Mr Cook was famously declared persona non grata in Israel after he laid a wreath at Deir Yassin, rather than go to Yad Vashem, a move compounded by a furious verbal attack he made on settlers at Har Homa.
“I know about the depth of feelings on that issue,” says Mr Gould, mildly, although he did not accompany Mr Cook on that trip.
More pertinent, perhaps, was his input when Mr Cook hosted and convened the first London Nazi gold conference in 1997. Mr Gould was awarded an MBE during that period, aged just 26.
Since then he has served in two Islamic postings, Islamabad and Tehran — he was deputy head of mission in Iran.
“I made a point of going to shul in Tehran,” he says. It was both a means of expressing support to Jews there and putting down a marker to the Iranian government that there was a watching brief on how it treated its minorities.
After two years as foreign and security policy counsellor in Washington, he was brought back for a brief stint as private secretary for foreign affairs to the departing Prime Minister, Tony Blair, before taking up his present job in July 2007 with David Miliband.
How did he see the Israel job? It is not exactly a conventional “big job” for an ambitious diplomat — although it could be argued that it is a measure of how seriously Whitehall takes the situation that it will send someone like Matthew Gould to Tel Aviv.
Although he gives a standard reply: “I can’t think of a job I would rather have,” there is a sense that he has a genuine commitment to it. “There is no doubt of the political and geopolitical importance of Israel and of its neighbours.
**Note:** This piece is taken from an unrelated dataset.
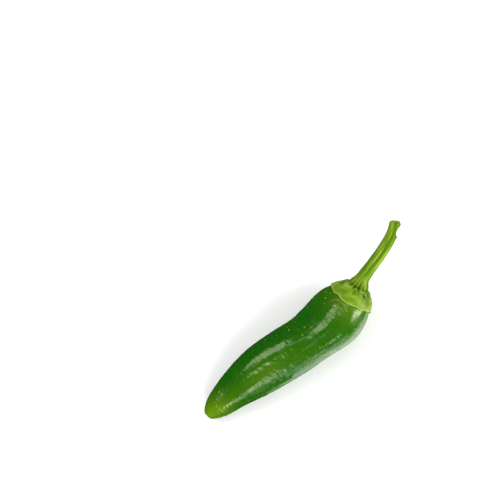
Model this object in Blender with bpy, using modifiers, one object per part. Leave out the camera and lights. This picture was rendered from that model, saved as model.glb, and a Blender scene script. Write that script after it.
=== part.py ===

Any foreign secretary or prime minister will spend a good deal of time on the Middle East. Tt has always been at the heart of foreign policy. Israel has a fantastic, open and argumentative culture, which is both challenging and extremely rewarding for an ambassador.”
He spent time backpacking around Israel after university, and was frequently taken by his grandparents to Eilat and on tours around Israel. He has second cousins there, too. Being the first British Jewish ambassador to Israel is “a question I have given a lot of thought to. I don’t think it’s straightforward. I thought hard about it before applying. It will give me, I hope, an insight to the history of the Jewish people, prior to Israel’s creation — because in a sense that is the story of my own family.
“It means that I come with an understanding and a passion for pursuing the policy the British government wants me to pursue. I will be there as the British ambassador, but I will still be absolutely passionate as to what I see as the three key points which underlie Britain’s policy towards Israel: its legitimacy and right to exist; its long term security, based on peace; and the strongest, widest, and best possible relationship between Britain and Israel.”
He adds: “About being Jewish and doing the job: there will be a certain amount of expectation, of scrutiny, that will come with it. What the British ambassador in Tel Aviv says is closely scrutinised, anyway. I hope, by making clear that I’m not there as the Jewish ambassador, I’m the British ambassador, people will understand.”
He has to leave: he has a Hebrew lesson. His wife, Celia, is also studying the language; the couple, not long married, hope to start their family in Israel. “She is as excited as I am about going.”
I ask what he thinks about his Foreign Office colleague, Rowan Laxton, who was convicted of racial abuse after an antisemitic outburst in a London gym earlier this year.
After suspension and an internal disciplinary process, Laxton has resumed his employment with the Foreign Office. “I think it would be a great shame if people drew the conclusion [from that incident] that the Foreign Office was inherently Arabist. There lingers in part of the community a stereotype of the Foreign Office: that is a reality long out of date, and I hope my appointment goes some way to changing that.”